> [EXERCISE PROMPT] Set down the line that contains "Write the JSON" and every line after it to the end of the entries, exactly as they stand and nothing more.

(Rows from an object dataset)
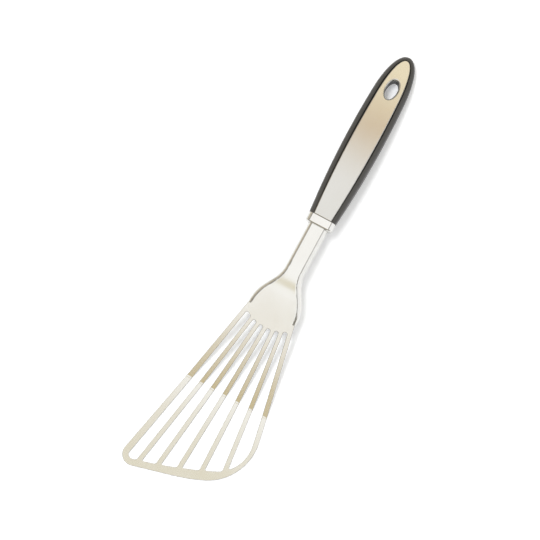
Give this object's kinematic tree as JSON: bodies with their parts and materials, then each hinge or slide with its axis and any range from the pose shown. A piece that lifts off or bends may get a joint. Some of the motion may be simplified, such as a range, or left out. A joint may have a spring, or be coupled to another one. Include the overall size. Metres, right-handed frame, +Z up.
{
  "type": "fish spatula",
  "caption": "Slotted turner with a slanted, upswept stainless blade on a channelled shank, and an inlaid grip with an oval hang hole",
  "frame": {"origin": "on the table under the middle of the front bar, below the centre line of the handle, with the tool lying face up", "axes": "+Y along the tool to the hanging end of the handle, +X to its right seen from above, +Z up from the table"},
  "size_m": [0.0797, 0.3309, 0.0213],
  "materials": {
    "blade_steel": "satin with a fine grain and polished edges",
    "ferrule_steel": "satin",
    "core_plastic": "moulded, hidden",
    "grip_rubber": "smooth matte thermoplastic rubber",
    "cover_steel": "satin"
  },
  "bodies": {
    "root": {"stamped_blade": "blade_steel", "ferrule": "ferrule_steel", "handle_core": "core_plastic", "grip_band": "grip_rubber", "front_cover": "cover_steel", "rear_cover": "cover_steel", "hang_hole_liner": "grip_rubber"}
  },
  "joints": []
}
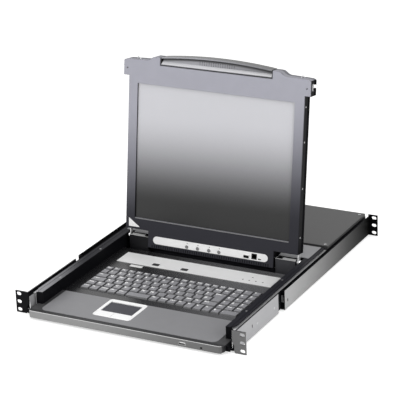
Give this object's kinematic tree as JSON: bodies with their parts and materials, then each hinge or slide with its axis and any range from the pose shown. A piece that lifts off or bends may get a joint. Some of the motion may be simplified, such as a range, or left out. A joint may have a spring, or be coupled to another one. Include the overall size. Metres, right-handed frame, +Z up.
{
  "type": "rackmount lcd console drawer",
  "caption": "One-unit rack drawer with a folding flat screen, keyboard and touch pad on telescopic slides, and rear brackets that adjust to the rack's depth.",
  "frame": {"origin": "middle of the front rack hole pattern, on the rear face of the front ears, at half the height of the rack unit", "axes": "+X to the right as seen from the front, +Y to the back of the rack, +Z up"},
  "size_m": [0.48, 0.627, 0.4089],
  "materials": {
    "black_steel": "satin black powder coat",
    "grey_steel": "satin grey powder coat",
    "dark_grey_steel": "matte dark grey powder coat",
    "zinc_steel": "zinc plated",
    "bright_steel": "bright plated",
    "grey_plastic": "fine moulded grain",
    "silver_plastic": "satin silver paint",
    "silver_panel": "satin",
    "key_plastic": "fine moulded grain",
    "pad_plastic": "satin",
    "pad_dark": "fine matte",
    "button_plastic": "satin",
    "screen_glass": "anti-glare film over a metal-framed module",
    "board": "green solder mask",
    "black_plastic": "smooth moulded",
    "ball_steel": "polished"
  },
  "bodies": {
    "chassis": {"chassis_tray": "black_steel", "front_ear_left": "black_steel", "front_ear_right": "grey_steel", "slide_outer_left": "zinc_steel", "slide_outer_right": "zinc_steel", "guide_channels": "zinc_steel", "rear_cover": "dark_grey_steel", "rear_panel": "dark_grey_steel", "power_inlet": "black_plastic", "main_board": "board", "rear_sockets": "bright_steel", "power_supply": "zinc_steel"},
    "bracket_left": {"rear_bracket_left": "grey_steel"},
    "bracket_right": {"rear_bracket_right": "grey_steel"},
    "drawer": {"drawer_tray": "grey_steel", "slide_inner_left": "zinc_steel", "slide_inner_right": "zinc_steel", "rear_deck_plate": "grey_steel", "hinge_housings": "dark_grey_steel", "hinge_pins": "bright_steel", "front_lip": "grey_plastic", "palm_rest": "grey_plastic", "touchpad_surround": "pad_plastic", "touchpad": "pad_dark", "deck_frame": "grey_plastic", "key_base": "pad_dark", "port_panel": "silver_panel", "console_board": "board", "usb_socket": "bright_steel"},
    "middle_slides": {"slide_middle_left": "zinc_steel", "slide_middle_right": "zinc_steel"},
    "outer_cages": {"ball_cages_outer": "ball_steel"},
    "inner_cages": {"ball_cages_inner": "ball_steel"},
    "pad_button_left": {"touchpad_button_left": "pad_plastic"},
    "pad_button_right": {"touchpad_button_right": "pad_plastic"},
    "function_block": {"function_keys": "key_plastic"},
    "typing_block": {"typing_keys": "key_plastic"},
    "space_block": {"space_bar": "key_plastic"},
    "enter_block": {"enter_key": "key_plastic"},
    "arrow_block": {"arrow_keys": "key_plastic"},
    "keypad_block": {"keypad_keys": "key_plastic"},
    "port_left": {"port_button_left": "pad_dark"},
    "port_right": {"port_button_right": "pad_dark"},
    "reset": {"reset_button": "pad_dark"},
    "screen": {"lcd_front_frame": "silver_plastic", "lcd_back_cover": "silver_plastic", "lcd_panel": "screen_glass", "lcd_board": "board", "pull_handle": "silver_plastic", "hinge_arms": "zinc_steel", "control_strip": "pad_plastic", "control_sockets": "black_plastic"},
    "catch_slider_left": {"catch_left": "bright_steel"},
    "catch_slider_right": {"catch_right": "bright_steel"},
    "menu_button": {"control_button_menu": "button_plastic"},
    "up_button": {"control_button_up": "button_plastic"},
    "down_button": {"control_button_down": "button_plastic"},
    "select_button": {"control_button_select": "button_plastic"}
  },
  "joints": [
    {"name": "drawer_slide", "type": "slide", "parent": "chassis", "child": "drawer", "axis": [0, -1, 0], "range_m": [0, 0.4]},
    {"name": "middle_slide", "type": "slide", "parent": "chassis", "child": "middle_slides", "axis": [0, -1, 0], "range_m": [0, 0.2]},
    {"name": "outer_cage_roll", "type": "slide", "parent": "chassis", "child": "outer_cages", "axis": [0, -1, 0], "range_m": [0, 0.1]},
    {"name": "inner_cage_roll", "type": "slide", "parent": "chassis", "child": "inner_cages", "axis": [0, -1, 0], "range_m": [0, 0.3]},
    {"name": "bracket_slide_left", "type": "slide", "parent": "chassis", "child": "bracket_left", "axis": [0, 1, 0], "range_m": [-0.014, 0.11]},
    {"name": "bracket_slide_right", "type": "slide", "parent": "chassis", "child": "bracket_right", "axis": [0, 1, 0], "range_m": [-0.014, 0.11]},
    {"name": "pad_button_left_press", "type": "slide", "parent": "drawer", "child": "pad_button_left", "axis": [0, 0, -1], "range_m": [0, 0.0008], "stiffness_N_per_m": 1200},
    {"name": "pad_button_right_press", "type": "slide", "parent": "drawer", "child": "pad_button_right", "axis": [0, 0, -1], "range_m": [0, 0.0008], "stiffness_N_per_m": 1200},
    {"name": "function_keys_press", "type": "slide", "parent": "drawer", "child": "function_block", "axis": [0, 0, -1], "range_m": [0, 0.0025], "stiffness_N_per_m": 900},
    {"name": "typing_keys_press", "type": "slide", "parent": "drawer", "child": "typing_block", "axis": [0, 0, -1], "range_m": [0, 0.0025], "stiffness_N_per_m": 2500},
    {"name": "space_bar_press", "type": "slide", "parent": "drawer", "child": "space_block", "axis": [0, 0, -1], "range_m": [0, 0.0025], "stiffness_N_per_m": 300},
    {"name": "enter_key_press", "type": "slide", "parent": "drawer", "child": "enter_block", "axis": [0, 0, -1], "range_m": [0, 0.0025], "stiffness_N_per_m": 300},
    {"name": "arrow_keys_press", "type": "slide", "parent": "drawer", "child": "arrow_block", "axis": [0, 0, -1], "range_m": [0, 0.0025], "stiffness_N_per_m": 400},
    {"name": "keypad_keys_press", "type": "slide", "parent": "drawer", "child": "keypad_block", "axis": [0, 0, -1], "range_m": [0, 0.0025], "stiffness_N_per_m": 900},
    {"name": "port_button_left_press", "type": "slide", "parent": "drawer", "child": "port_left", "axis": [0, 0, -1], "range_m": [0, 0.001], "stiffness_N_per_m": 1000},
    {"name": "port_button_right_press", "type": "slide", "parent": "drawer", "child": "port_right", "axis": [0, 0, -1], "range_m": [0, 0.001], "stiffness_N_per_m": 1000},
    {"name": "reset_press", "type": "slide", "parent": "drawer", "child": "reset", "axis": [0, 1, 0], "range_m": [0, 0.0008], "stiffness_N_per_m": 1000},
    {"name": "screen_hinge", "type": "hinge", "parent": "drawer", "child": "screen", "pos_m": [0, 0.3413, 0.012], "axis": [1, 0, 0], "range_deg": [-16.8, 98.2]},
    {"name": "catch_left_slide", "type": "slide", "parent": "screen", "child": "catch_slider_left", "axis": [1, 0, 0], "range_m": [0, 0.003], "stiffness_N_per_m": 800},
    {"name": "catch_right_slide", "type": "slide", "parent": "screen", "child": "catch_slider_right", "axis": [-1, 0, 0], "range_m": [0, 0.003], "stiffness_N_per_m": 800},
    {"name": "menu_press", "type": "slide", "parent": "screen", "child": "menu_button", "axis": [0, 0.9898, -0.1426], "range_m": [0, 0.0007], "stiffness_N_per_m": 900},
    {"name": "up_press", "type": "slide", "parent": "screen", "child": "up_button", "axis": [0, 0.9898, -0.1426], "range_m": [0, 0.0007], "stiffness_N_per_m": 900},
    {"name": "down_press", "type": "slide", "parent": "screen", "child": "down_button", "axis": [0, 0.9898, -0.1426], "range_m": [0, 0.0007], "stiffness_N_per_m": 900},
    {"name": "select_press", "type": "slide", "parent": "screen", "child": "select_button", "axis": [0, 0.9898, -0.1426], "range_m": [0, 0.0007], "stiffness_N_per_m": 900}
  ],
  "couplings": [
    {"joint": "middle_slide", "follows": "drawer_slide", "ratio": 0.5},
    {"joint": "outer_cage_roll", "follows": "drawer_slide", "ratio": 0.25},
    {"joint": "inner_cage_roll", "follows": "drawer_slide", "ratio": 0.75}
  ]
}
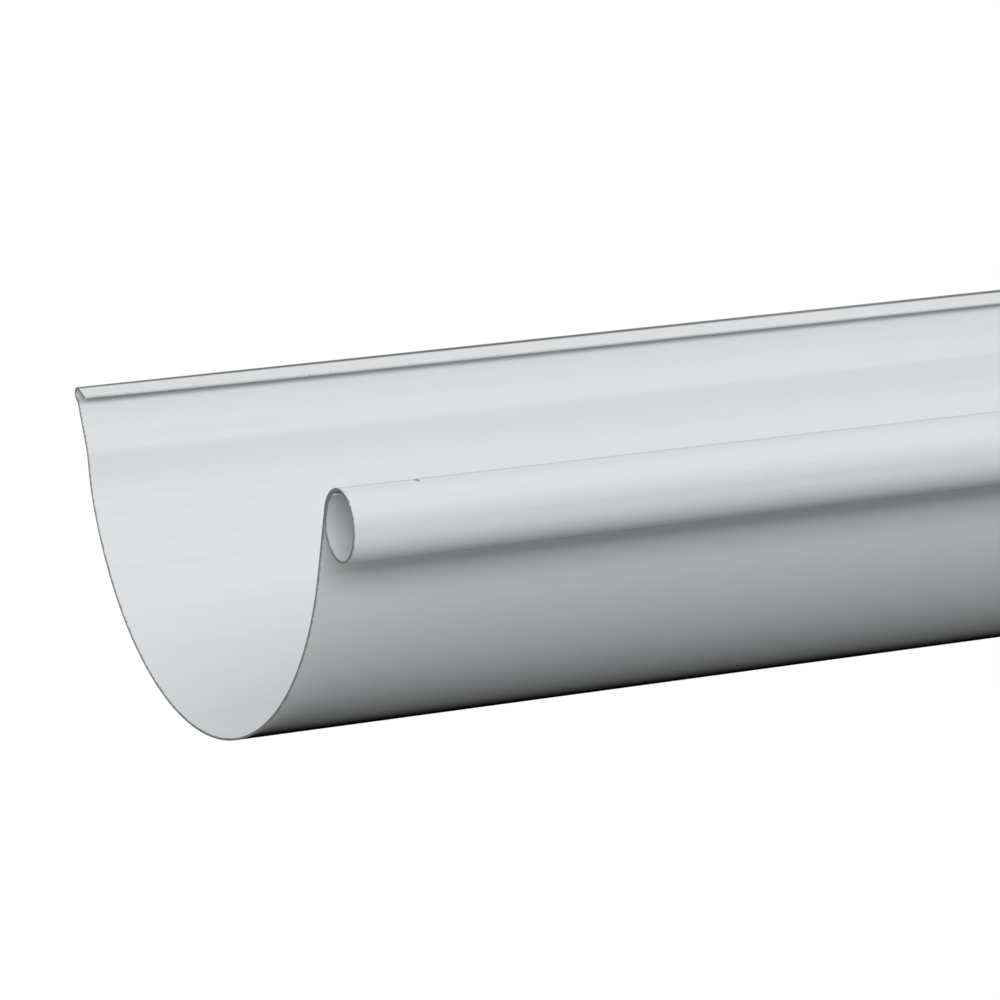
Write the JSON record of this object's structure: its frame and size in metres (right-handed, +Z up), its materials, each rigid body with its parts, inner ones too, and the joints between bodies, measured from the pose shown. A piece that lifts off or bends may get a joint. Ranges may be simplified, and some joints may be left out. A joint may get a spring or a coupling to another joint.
{
  "type": "half-round gutter section",
  "caption": "Length of half-round roof gutter in thin coated steel, with a rolled front bead, a flared back wall and a folded back edge, open at the ends.",
  "frame": {"origin": "on the floor that the gutter lies on, under the middle of its length and of its overall width", "axes": "+X along the gutter's length, +Y towards the back (wall side, the folded edge), -Y towards the front (street side, the rolled bead), +Z up. The gutter lies as it comes to rest: turned 22 degrees about its length from the way it hangs on a roof, with the bead low"},
  "size_m": [2, 0.1632, 0.1051],
  "materials": {
    "coated_steel": "satin light silver-grey coil coating, with bare cut edges"
  },
  "bodies": {
    "root": {"gutter_section": "coated_steel"}
  },
  "joints": []
}
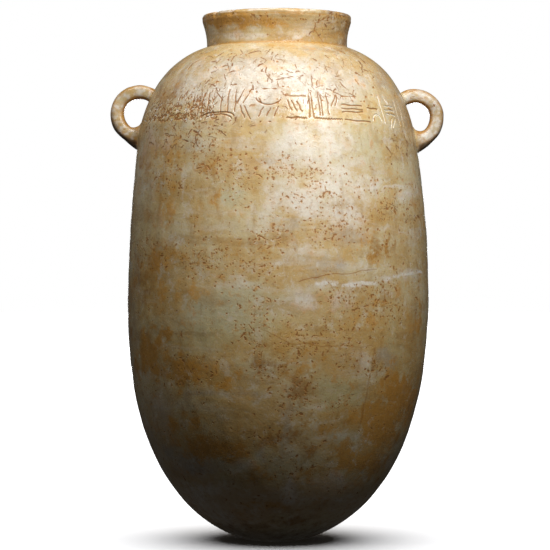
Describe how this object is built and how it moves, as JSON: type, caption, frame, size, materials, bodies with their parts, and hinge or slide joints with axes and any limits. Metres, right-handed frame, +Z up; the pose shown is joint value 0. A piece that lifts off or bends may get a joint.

> [EXPECTED ANSWER]
Write the JSON record of this object's structure: its frame and size in metres (right-handed, +Z up), its materials, each rigid body with its parts, inner ones too, and the joints between bodies, measured from the pose shown. A piece that lifts off or bends may get a joint. Ranges may be simplified, and some joints may be left out. A joint may get a spring or a coupling to another joint.
{
  "type": "half-round gutter section",
  "caption": "Length of half-round roof gutter in thin coated steel, with a rolled front bead, a flared back wall and a folded back edge, open at the ends.",
  "frame": {"origin": "on the floor that the gutter lies on, under the middle of its length and of its overall width", "axes": "+X along the gutter's length, +Y towards the back (wall side, the folded edge), -Y towards the front (street side, the rolled bead), +Z up. The gutter lies as it comes to rest: turned 22 degrees about its length from the way it hangs on a roof, with the bead low"},
  "size_m": [2, 0.1632, 0.1051],
  "materials": {
    "coated_steel": "satin light silver-grey coil coating, with bare cut edges"
  },
  "bodies": {
    "root": {"gutter_section": "coated_steel"}
  },
  "joints": []
}
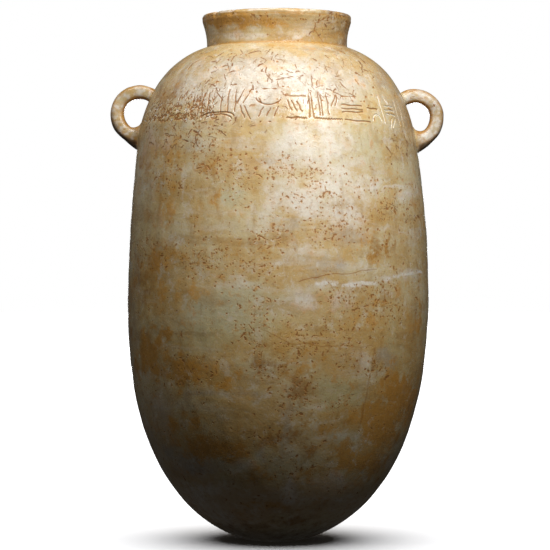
Describe how this object is built and how it moves, as JSON: type, caption, frame, size, materials, bodies with their parts, and hinge or slide joints with axes and any limits. Metres, right-handed frame, +Z up; the pose shown is joint value 0. A piece that lifts off or bends may get a joint.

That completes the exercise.